— START DATA BLOCK —

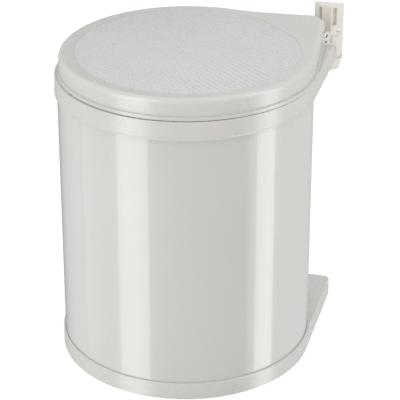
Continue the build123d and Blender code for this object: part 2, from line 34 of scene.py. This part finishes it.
# Lid disc, in the lid's recess
LID_CENTRE = 0.0015556
DISC_RADIUS = 0.1157
DISC_Z = 0.3351
DISC_STEPS = 192
DISC_BOTTOM = -0.0001
DISC_SIDE_TOP = 0.00015
DISC_TOP = 0.00025
DISC_CHAMFER = 0.0002
DISC_BORDER = 0.0012
DOT_RING_PITCH = 0.0041
DOT_SPACING = 0.0061
DOT_HEIGHT = 0.0004
DOT_SHOULDER_HEIGHT = DOT_HEIGHT * 0.75
DOT_SINK = 0.00002
DOT_LOW_RADIUS = 0.0017
DOT_HIGH_RADIUS = 0.0009
DOT_SIDES = 6

# Linear colours and depths of grain
BODY_COLOUR = (0.66, 0.648, 0.622)
DISC_COLOUR = (0.66, 0.66, 0.665)
BRACKET_COLOUR = (0.80, 0.775, 0.70)
BUCKET_COLOUR = (0.10, 0.105, 0.11)
ACETAL_COLOUR = (0.70, 0.70, 0.68)
RUBBER_COLOUR = (0.25, 0.25, 0.245)
SHELL_COLOUR = (0.62, 0.64, 0.605)
SHELL_LOW = (0.615, 0.634, 0.598)
SHELL_HIGH = (0.625, 0.646, 0.612)
ZINC_COLOUR = (0.55, 0.56, 0.58)
ZINC_LOW = (0.48, 0.49, 0.51)
ZINC_HIGH = (0.60, 0.61, 0.63)
COARSE_GRAIN = 0.00001
FINE_GRAIN = 0.000002

# Part of a noise's range over which colour and roughness change
NOISE_LOW = 0.3
NOISE_HIGH = 0.7

# Moulded plastic: spread of its colour and roughness
PLASTIC_SPREAD = 0.012
PLASTIC_SMOOTHER = 0.04
PLASTIC_ROUGHER = 0.05

# Studio
WHITE = (1, 1, 1, 1)
SQUARE = ((-1, -1), (1, -1), (1, 1), (-1, 1))
FLOOR_HALF = 6.0
FLOOR_COLOUR = (0.88, 0.88, 0.87)
FLOOR_GLOW = 0.3
WORLD_LIGHT = 0.95
CARD_TURN = 36.0
CARD_REACH = 2.6
CARD_WIDTH = 3.8
CARD_HEIGHT = 6.0
STRIP_HEIGHT = 0.7
STRIP_REACH = 1.9
STRIP_TALL = 5.4

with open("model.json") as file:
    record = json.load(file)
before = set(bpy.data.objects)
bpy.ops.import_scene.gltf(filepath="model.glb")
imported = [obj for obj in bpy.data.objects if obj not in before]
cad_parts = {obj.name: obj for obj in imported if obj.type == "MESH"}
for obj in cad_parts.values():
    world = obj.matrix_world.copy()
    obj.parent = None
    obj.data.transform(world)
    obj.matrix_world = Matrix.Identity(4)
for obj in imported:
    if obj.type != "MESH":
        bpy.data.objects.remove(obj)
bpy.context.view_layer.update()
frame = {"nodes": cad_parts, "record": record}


def material(name, colour, roughness, specular=0.5, coat=0.0, coat_roughness=0.1, metallic=0.0):
    """Principled material; returns the material, its node tree and its shader."""
    made = bpy.data.materials.new(name)
    made.use_nodes = True
    tree = made.node_tree
    shader = tree.nodes["Principled BSDF"]
    shader.inputs["Base Color"].default_value = (*colour, 1.0)
    shader.inputs["Roughness"].default_value = roughness
    shader.inputs["Specular IOR Level"].default_value = specular
    shader.inputs["Metallic"].default_value = metallic
    shader.inputs["Coat Weight"].default_value = coat
    shader.inputs["Coat Roughness"].default_value = coat_roughness
    return made, tree, shader


def object_coordinates(tree, scale):
    """Object coordinates times a scale on each axis."""
    source = tree.nodes.new("ShaderNodeTexCoord")
    mapping = tree.nodes.new("ShaderNodeMapping")
    mapping.inputs["Scale"].default_value = scale
    tree.links.new(source.outputs["Object"], mapping.inputs["Vector"])
    return mapping.outputs["Vector"]


def noise(tree, scale, detail=3.0, stretch=(1, 1, 1)):
    """Noise in object coordinates."""
    node = tree.nodes.new("ShaderNodeTexNoise")
    node.inputs["Scale"].default_value = scale
    node.inputs["Detail"].default_value = detail
    tree.links.new(object_coordinates(tree, stretch), node.inputs["Vector"])
    return node.outputs["Fac"]


def vary_colour(tree, shader, factor, low, high):
    """Base colour that runs from low to high with a factor."""
    ramp = tree.nodes.new("ShaderNodeValToRGB")
    ramp.color_ramp.elements[0].position = NOISE_LOW
    ramp.color_ramp.elements[1].position = NOISE_HIGH
    ramp.color_ramp.elements[0].color = (*low, 1.0)
    ramp.color_ramp.elements[1].color = (*high, 1.0)
    tree.links.new(factor, ramp.inputs["Fac"])
    tree.links.new(ramp.outputs["Color"], shader.inputs["Base Color"])


def vary_roughness(tree, shader, factor, low, high):
    """Roughness that runs from low to high with a factor."""
    span = tree.nodes.new("ShaderNodeMapRange")
    span.inputs["From Min"].default_value = NOISE_LOW
    span.inputs["From Max"].default_value = NOISE_HIGH
    span.inputs["To Min"].default_value = low
    span.inputs["To Max"].default_value = high
    tree.links.new(factor, span.inputs["Value"])
    tree.links.new(span.outputs["Result"], shader.inputs["Roughness"])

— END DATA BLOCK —

■ PROBLEM STATEMENT ■
Copy the data above exactly. Every line must be included.

■ CORRECT OUTPUT ■
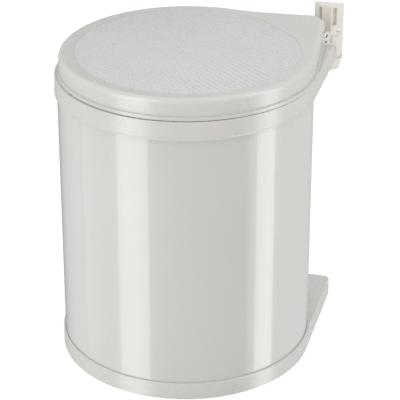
Continue the build123d and Blender code for this object: part 2, from line 34 of scene.py. This part finishes it.
# Lid disc, in the lid's recess
LID_CENTRE = 0.0015556
DISC_RADIUS = 0.1157
DISC_Z = 0.3351
DISC_STEPS = 192
DISC_BOTTOM = -0.0001
DISC_SIDE_TOP = 0.00015
DISC_TOP = 0.00025
DISC_CHAMFER = 0.0002
DISC_BORDER = 0.0012
DOT_RING_PITCH = 0.0041
DOT_SPACING = 0.0061
DOT_HEIGHT = 0.0004
DOT_SHOULDER_HEIGHT = DOT_HEIGHT * 0.75
DOT_SINK = 0.00002
DOT_LOW_RADIUS = 0.0017
DOT_HIGH_RADIUS = 0.0009
DOT_SIDES = 6

# Linear colours and depths of grain
BODY_COLOUR = (0.66, 0.648, 0.622)
DISC_COLOUR = (0.66, 0.66, 0.665)
BRACKET_COLOUR = (0.80, 0.775, 0.70)
BUCKET_COLOUR = (0.10, 0.105, 0.11)
ACETAL_COLOUR = (0.70, 0.70, 0.68)
RUBBER_COLOUR = (0.25, 0.25, 0.245)
SHELL_COLOUR = (0.62, 0.64, 0.605)
SHELL_LOW = (0.615, 0.634, 0.598)
SHELL_HIGH = (0.625, 0.646, 0.612)
ZINC_COLOUR = (0.55, 0.56, 0.58)
ZINC_LOW = (0.48, 0.49, 0.51)
ZINC_HIGH = (0.60, 0.61, 0.63)
COARSE_GRAIN = 0.00001
FINE_GRAIN = 0.000002

# Part of a noise's range over which colour and roughness change
NOISE_LOW = 0.3
NOISE_HIGH = 0.7

# Moulded plastic: spread of its colour and roughness
PLASTIC_SPREAD = 0.012
PLASTIC_SMOOTHER = 0.04
PLASTIC_ROUGHER = 0.05

# Studio
WHITE = (1, 1, 1, 1)
SQUARE = ((-1, -1), (1, -1), (1, 1), (-1, 1))
FLOOR_HALF = 6.0
FLOOR_COLOUR = (0.88, 0.88, 0.87)
FLOOR_GLOW = 0.3
WORLD_LIGHT = 0.95
CARD_TURN = 36.0
CARD_REACH = 2.6
CARD_WIDTH = 3.8
CARD_HEIGHT = 6.0
STRIP_HEIGHT = 0.7
STRIP_REACH = 1.9
STRIP_TALL = 5.4

with open("model.json") as file:
    record = json.load(file)
before = set(bpy.data.objects)
bpy.ops.import_scene.gltf(filepath="model.glb")
imported = [obj for obj in bpy.data.objects if obj not in before]
cad_parts = {obj.name: obj for obj in imported if obj.type == "MESH"}
for obj in cad_parts.values():
    world = obj.matrix_world.copy()
    obj.parent = None
    obj.data.transform(world)
    obj.matrix_world = Matrix.Identity(4)
for obj in imported:
    if obj.type != "MESH":
        bpy.data.objects.remove(obj)
bpy.context.view_layer.update()
frame = {"nodes": cad_parts, "record": record}


def material(name, colour, roughness, specular=0.5, coat=0.0, coat_roughness=0.1, metallic=0.0):
    """Principled material; returns the material, its node tree and its shader."""
    made = bpy.data.materials.new(name)
    made.use_nodes = True
    tree = made.node_tree
    shader = tree.nodes["Principled BSDF"]
    shader.inputs["Base Color"].default_value = (*colour, 1.0)
    shader.inputs["Roughness"].default_value = roughness
    shader.inputs["Specular IOR Level"].default_value = specular
    shader.inputs["Metallic"].default_value = metallic
    shader.inputs["Coat Weight"].default_value = coat
    shader.inputs["Coat Roughness"].default_value = coat_roughness
    return made, tree, shader


def object_coordinates(tree, scale):
    """Object coordinates times a scale on each axis."""
    source = tree.nodes.new("ShaderNodeTexCoord")
    mapping = tree.nodes.new("ShaderNodeMapping")
    mapping.inputs["Scale"].default_value = scale
    tree.links.new(source.outputs["Object"], mapping.inputs["Vector"])
    return mapping.outputs["Vector"]


def noise(tree, scale, detail=3.0, stretch=(1, 1, 1)):
    """Noise in object coordinates."""
    node = tree.nodes.new("ShaderNodeTexNoise")
    node.inputs["Scale"].default_value = scale
    node.inputs["Detail"].default_value = detail
    tree.links.new(object_coordinates(tree, stretch), node.inputs["Vector"])
    return node.outputs["Fac"]


def vary_colour(tree, shader, factor, low, high):
    """Base colour that runs from low to high with a factor."""
    ramp = tree.nodes.new("ShaderNodeValToRGB")
    ramp.color_ramp.elements[0].position = NOISE_LOW
    ramp.color_ramp.elements[1].position = NOISE_HIGH
    ramp.color_ramp.elements[0].color = (*low, 1.0)
    ramp.color_ramp.elements[1].color = (*high, 1.0)
    tree.links.new(factor, ramp.inputs["Fac"])
    tree.links.new(ramp.outputs["Color"], shader.inputs["Base Color"])


def vary_roughness(tree, shader, factor, low, high):
    """Roughness that runs from low to high with a factor."""
    span = tree.nodes.new("ShaderNodeMapRange")
    span.inputs["From Min"].default_value = NOISE_LOW
    span.inputs["From Max"].default_value = NOISE_HIGH
    span.inputs["To Min"].default_value = low
    span.inputs["To Max"].default_value = high
    tree.links.new(factor, span.inputs["Value"])
    tree.links.new(span.outputs["Result"], shader.inputs["Roughness"])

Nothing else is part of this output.